Hurricane season starts June 1. And water district officials are planning to rebuild a water control structure that helps keeps the Hillsborough River from flooding during major storms. It's a key feature protecting much of Tampa.

Jerry Mallams stands in front of the concrete and steel structure. It's part of the Tampa Bypass Canal, which diverts overflows from the Hillsborough River. He's operations bureau chief at the Southwest Florida Water Management District.

The above video was taken two years ago by the water district when the floodgates were opened.

It's part of a system set up after Hurricane Donna devastated Tampa and Temple Terrace in 1960. But as they near a ripe old age, the structure's steel floodgates and lift gates will have to be rebuilt.

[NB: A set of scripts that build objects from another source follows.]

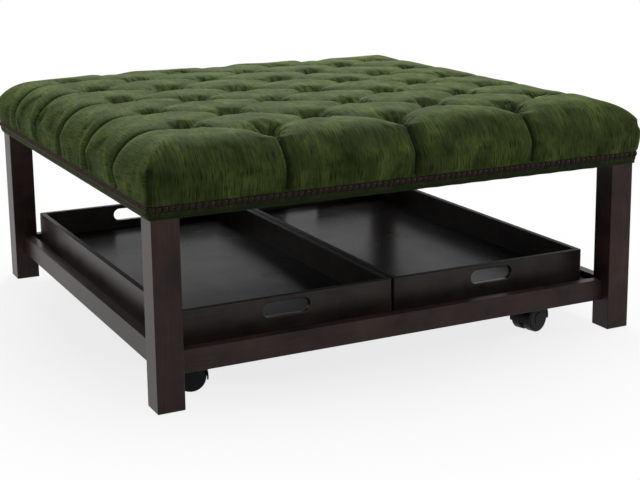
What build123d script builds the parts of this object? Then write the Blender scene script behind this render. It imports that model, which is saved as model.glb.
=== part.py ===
"""Ottoman coffee table: a tufted cushion on four legs, two lift-out trays, four hidden casters.

The origin is on the floor, in the middle of the footprint. +Z is up and -Y is the front.
All lengths are in millimetres and all angles in degrees.
"""
import math
import os

from build123d import *

os.makedirs("parts", exist_ok=True)

# Legs and lower frame
table_side = 1016.0  # over the legs' outer faces
leg_side = 50.8
leg_gap = 2.0  # the casters carry the table, so the soles clear the floor
leg_ease = 1.2
rail_inset = 22.7  # from a leg's outer face to a rail's outer face
rail_thick = 20.3
rail_bottom = 60.0
rail_height = 42.4
rail_ease = 1.0
shelf_thick = 18.0
shelf_recess = 12.4  # shelf face below the rails' top edges
cleat_height = 9.0
cleat_width = 15.0
cleat_gap = 2.0  # between one cleat's end and the next cleat
dowel_radius = 3.0
dowel_length = 44.0
dowel_spacing = 16.0
dowel_stagger = 8.0  # keeps the two rails' dowels apart inside a leg

# Upholstered frame
hem_height = 345.0
hem_overhang = 7.8  # the hem stands this far outside the legs
cover_thick = 5.8  # fabric over felt, on the aprons
hem_corner = 14.0
apron_thick = 20.0
apron_height = 60.0
deck_thick = 12.0
block_side = 60.0
block_clear = 10.0  # over the corner blocks, for the nuts
dust_cover_thick = 1.0
bolt_radius = 4.0
bolt_grip = 46.0  # length of the bolt inside the leg
nut_radius = 7.0
nut_height = 6.5

# Cushion
foam_inset = 48.8  # from the bulge of the sides
foam_thick = 31.0
side_bulge = 5.0
side_swell = 2.2
shoulder_rise = 67.0  # hem to the foot of the shoulder
shoulder_drop = 8.0  # top of the shoulder below the crown
shoulder_in = 81.0  # top of the shoulder inside the bulge
shoulder_swell = 16.0
cushion_rise = 137.0  # hem to crown

# Tufts: rows of three and rows of four alternate from the front to the back
columns = 4
rows = 5
tuft_edge_x = 133.8  # from the last tufts to the bulge of the sides
tuft_edge_y = 83.3
button_radius = 12.0
button_thick = 7.0
button_rim = 2.5
button_play = 1.0
dimple_radius = 50.0
dimple_swell = 9.0
channel_depth = 19.0
channel_width = 34.0
channel_swell = 2.4
pleat_width = 5.0
pleat_depth = 4.4
pleat_dip = 14.0  # depth of a side pleat where it turns onto the top
tie_radius = 1.0
tie_plate_radius = 9.0
tie_plate_thick = 2.0

# Trim
band_bottom = 13.5  # above the hem
band_height = 11.0
band_thick = 1.0
nail_radius = 5.2
nail_height = 2.4
nail_pitch = 12.0
corner_nails = 2

# Trays
tray_gap = 3.0  # between the two trays
tray_side_gap = 8.2  # beside the trays, to the legs
tray_front_gap = 37.0  # from the rails' inner faces
tray_back_gap = 7.0
tray_height = 64.0
tray_wall = 12.0
tray_base = 6.0
tray_base_lift = 2.0
tray_corner = 6.0
tray_ease = 1.4
tray_play = 0.3  # under the tray, at rest
handle_length = 96.0
handle_height = 27.5
handle_drop = 23.5  # handle's centre below the rim
handle_ease = 2.0

# Casters
caster_inset_x = 99.0  # from a rail's inner face to a kingpin
caster_inset_y = 52.0
caster_shift_x = -16.0  # all four sit a little to the left
wheel_radius = 28.5
wheel_width = 20.0
wheel_round = 3.0
wheel_dome = 1.2
wheel_play = 0.5
trail = 28.0
web_thick = 8.0
axle_radius = 4.0
axle_half = 20.0
running_gap = 0.05
hood_gap = 1.5
hood_wall = 2.5
hood_lip = 6.0  # the hood's edge below the axle
hub_radius = 13.0
neck_radius = 14.0
neck_height = 10.0
neck_gap = 0.3
cup_radius = 16.0
cup_height = 4.0
kingpin_radius = 5.0
kingpin_length = 5.0
plate_side = 58.0
plate_thick = 2.5
plate_corner = 6.0
screw_pitch = 42.0
screw_radius = 2.0
screw_length = 14.0
screw_head_radius = 4.0
screw_head_height = 1.8
caster_turns = {"front_left": -20.0, "front_right": 18.0, "back_left": 35.0, "back_right": -8.0}

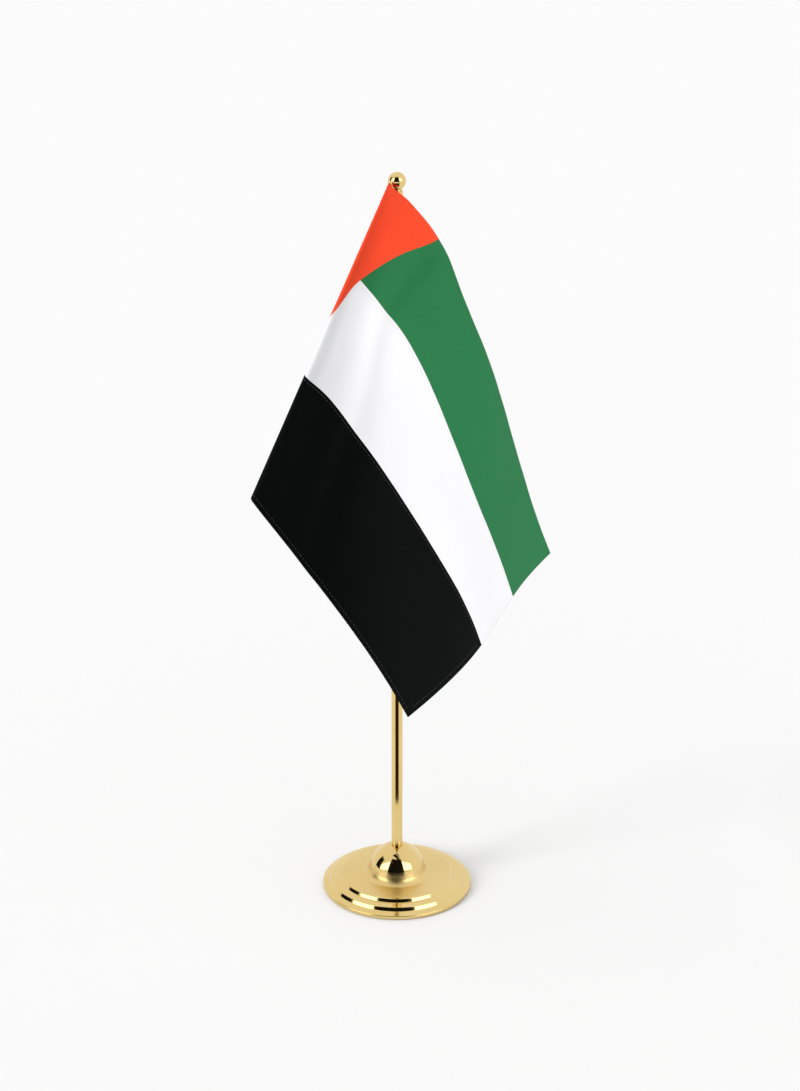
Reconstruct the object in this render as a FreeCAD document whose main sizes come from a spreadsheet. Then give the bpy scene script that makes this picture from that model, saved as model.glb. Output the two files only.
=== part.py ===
"""Desk flag stand: a spun, weighted base with a thin pole, a screwed ball finial and a draped cloth flag.

Frame: origin on the pole's axis at the underside of the felt, +Z up, the flag's fly towards -Y. Millimetres.
"""
import FreeCAD, Part
import math
import os
import re
import Sketcher
from FreeCAD import Placement, Rotation, Vector

doc = FreeCAD.newDocument("desk_flag_stand")

# ---------------------------------------------------------------- driving dimensions
SIZES = {
    # spun base shell, radii from the pole's axis and heights above the desk
    "base_radius": 40.0,
    "lip_height": 0.5,
    "rim_height": 1.8,
    "rim_round": 1.4,
    "outer_ridge_radius": 35.8,
    "outer_ridge_height": 4.7,
    "ledge_radius": 32.4,
    "ledge_height": 5.1,
    "inner_ridge_radius": 30.6,
    "plateau_height": 7.2,
    "dome_radius": 14.7,
    "dome_centre_height": 9.7,
    "dome_foot_height": 8.6,
    "dome_foot_flare": 1.8,
    "dome_top_height": 24.0,
    "shell_thickness": 0.8,
    # inside the base
    "felt_thickness": 1.2,
    "felt_radius": 38.6,
    "weight_gap": 0.3,
    "boss_seat_radius": 3.1,
    "counterbore_radius": 5.5,
    "counterbore_top": 8.0,
    # pole bolt, M3 x 30
    "bolt_radius": 1.5,
    "bolt_length": 30.0,
    "bolt_head_radius": 2.75,
    "bolt_head_height": 3.0,
    "bolt_socket_flats": 2.5,
    "bolt_socket_depth": 1.5,
    "bolt_hole_radius": 1.7,
    "flat_washer_radius": 4.5,
    "flat_washer_thickness": 0.8,
    "spring_washer_radius": 2.9,
    "spring_washer_thickness": 0.8,
    "spring_washer_gap": 0.8,
    # pole and its inserts
    "pole_radius": 3.0,
    "pole_wall": 0.5,
    "pole_top": 385.5,
    "insert_length": 14.0,
    "thread_clearance": 0.02,
    # finial, M3 thread
    "ball_radius": 4.5,
    "ball_centre_height": 390.2,
    "neck_radius": 2.4,
    "stud_radius": 1.5,
    "stud_engagement": 8.0,
    "stud_in_ball": 4.9,
    # flag cloth, measured flat
    "fly_length": 217.0,
    "hoist_height": 148.5,
    "red_width": 32.4,
    "green_height": 40.1,
    "white_height": 46.6,
    "cloth_thickness": 0.2,
    "seam_gap": 0.1,
    "corner_cut_along": 11.0,
    "corner_cut_down": 14.0,
    # pole sleeve
    "sleeve_clearance": 0.08,
    "sleeve_thickness": 0.5,
    "sleeve_tip_reach": 6.3,
    "sleeve_top": 385.2,
    # ring under the sleeve
    "ring_clearance": 0.05,
    "ring_section_radius": 1.3,
    "ring_to_sleeve_gap": 0.3,
    # where the cloth leaves the sleeve
    "seam_x": -3.6,
    "seam_y": -5.4,
    "seam_top": 390.6,
}

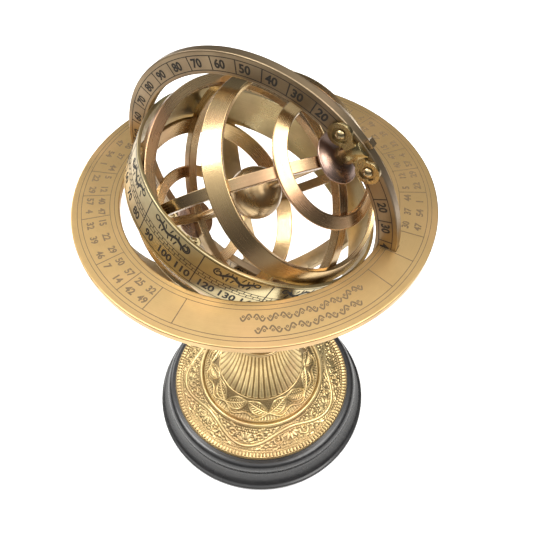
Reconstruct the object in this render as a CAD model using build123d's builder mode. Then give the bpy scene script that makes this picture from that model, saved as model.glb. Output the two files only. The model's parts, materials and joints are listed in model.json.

“(The) city of Tampa is built all around that river. So there's a lot of urbanization nestled up very, very close to this river,” he said. “So when this river comes out of its banks, it can cause a lot of damage, not only to residential but to industry, commercial, very quickly, as well as all the associated infrastructure, the roads, the power lines and all of that.”

Mallams said the structure was activated in 2017 when Hurricane Irma struck. Water was diverted around the city of Tampa for a month. About three billion gallons a day were diverted through this structure, minimizing flooding in Tampa and Temple Terrace. He said it has the capacity to move around 17 billion gallons a day.